**STATED GOAL:** Copy every line of the records below where the word "with" occurs.

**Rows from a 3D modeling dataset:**
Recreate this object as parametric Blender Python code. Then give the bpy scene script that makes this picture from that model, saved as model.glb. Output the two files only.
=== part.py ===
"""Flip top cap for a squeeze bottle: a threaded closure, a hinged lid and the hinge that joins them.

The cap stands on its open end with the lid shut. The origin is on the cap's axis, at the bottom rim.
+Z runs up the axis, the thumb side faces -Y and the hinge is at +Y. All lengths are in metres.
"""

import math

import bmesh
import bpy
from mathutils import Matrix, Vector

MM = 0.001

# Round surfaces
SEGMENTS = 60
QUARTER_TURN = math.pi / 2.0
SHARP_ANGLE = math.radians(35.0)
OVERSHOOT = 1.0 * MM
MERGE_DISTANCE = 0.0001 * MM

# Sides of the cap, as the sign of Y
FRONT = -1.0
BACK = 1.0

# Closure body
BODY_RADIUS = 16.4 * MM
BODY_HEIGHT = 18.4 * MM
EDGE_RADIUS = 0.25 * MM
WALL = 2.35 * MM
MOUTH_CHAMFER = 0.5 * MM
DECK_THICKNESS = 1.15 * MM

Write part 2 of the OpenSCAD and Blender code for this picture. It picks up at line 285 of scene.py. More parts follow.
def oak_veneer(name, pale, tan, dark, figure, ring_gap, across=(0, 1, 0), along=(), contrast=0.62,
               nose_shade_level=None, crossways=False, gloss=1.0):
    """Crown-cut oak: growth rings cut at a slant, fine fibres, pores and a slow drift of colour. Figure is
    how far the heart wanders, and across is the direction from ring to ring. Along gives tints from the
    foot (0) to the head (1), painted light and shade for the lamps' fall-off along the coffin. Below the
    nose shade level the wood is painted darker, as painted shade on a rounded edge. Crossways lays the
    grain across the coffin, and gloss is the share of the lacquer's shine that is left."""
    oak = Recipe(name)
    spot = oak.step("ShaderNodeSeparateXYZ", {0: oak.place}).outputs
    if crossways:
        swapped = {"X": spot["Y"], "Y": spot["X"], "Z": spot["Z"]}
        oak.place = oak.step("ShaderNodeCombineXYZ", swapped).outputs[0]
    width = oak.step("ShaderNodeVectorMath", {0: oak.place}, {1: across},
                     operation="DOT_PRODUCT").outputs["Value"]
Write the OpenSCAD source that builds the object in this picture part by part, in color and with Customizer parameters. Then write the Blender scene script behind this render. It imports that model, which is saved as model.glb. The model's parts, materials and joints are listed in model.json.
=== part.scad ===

**RESPONSE:**
The cap stands on its open end with the lid shut. The origin is on the cap's axis, at the bottom rim.
Write the OpenSCAD source that builds the object in this picture part by part, in color and with Customizer parameters. Then write the Blender scene script behind this render. It imports that model, which is saved as model.glb. The model's parts, materials and joints are listed in model.json.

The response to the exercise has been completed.